By collaborating with other games and entertainment IP, video games such as Fortnite are able to build a lucrative recurring business around a regular flow of themed items. As an example, leaked documents revealed Fortnite’s parent company Epic sold 3.3 million NFL-branded skins in a two-month period, netting Epic around $50 million.

When artists such as Ariana Grande and Travis Scott appear in Fortnite, these collaboration events often accompany new cosmetic items to purchase. Travis Scott’s Astronomical Bundle cost 2,500 V-Bucks (roughly $18), while the Ariana Grande bundle cost 2,800 V-Bucks (roughly $20). Similarly, music experiences in Roblox, PUBG Mobile, Garena Free Fire and Sky: Children of the Light have all been monetized by selling cosmetic items through in-game purchases.

But if the music industry wants to generate more revenue through gaming, it must foster partnerships with studios outside of the go-to metaverse platforms and AAA games.

For instance, considering mobile games account for more than half of global gaming revenue, music labels may want to consider exploring more partnerships with mobile studios. A great example is Meghan Trainor’s partnership with the mobile game, Candy Crush. The pop star launched her new track “Made You Look” in the game with a 24-hour exclusivity period.

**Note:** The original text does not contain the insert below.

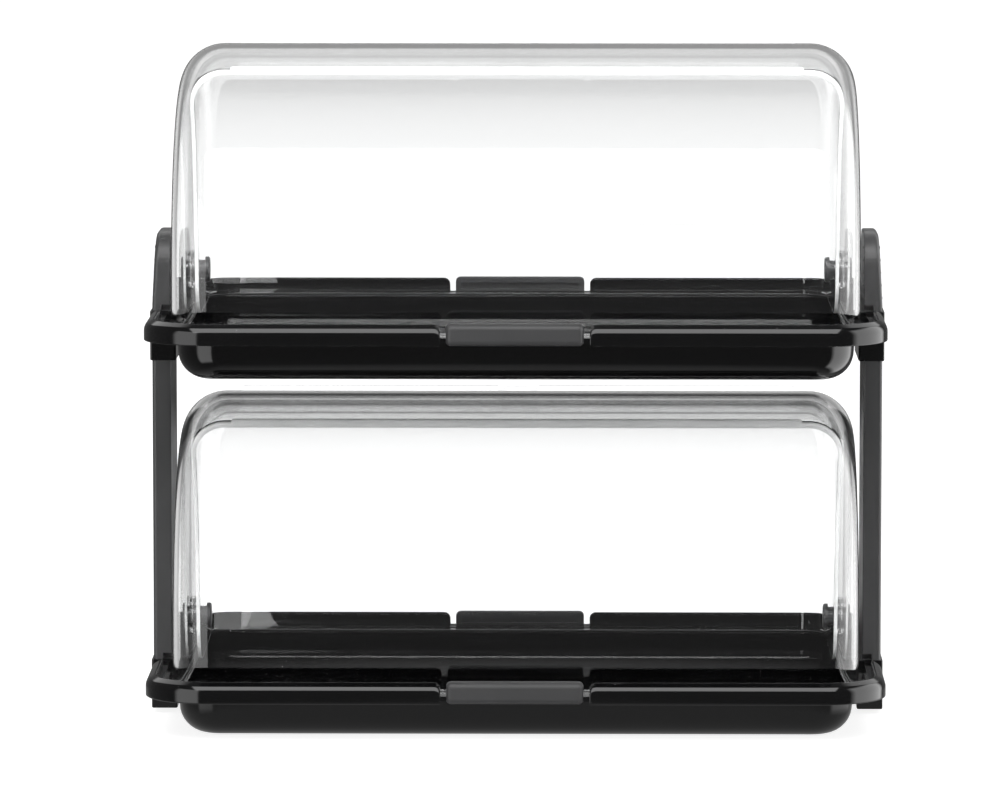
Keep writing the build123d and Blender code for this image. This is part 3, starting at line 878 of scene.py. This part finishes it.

The music industry also needs to think beyond just music alone, and explore the more holistic brand potential of its artists. If video games are exploring a new frontier of user-generated content with a focus on player expression through fashion, is there any reason why labels shouldn’t be pursuing partnerships with video game studios to sell band merchandise through the games that best align with their artists’ demographics? Fashion brands are already on top of this — so why shouldn’t bands be as well?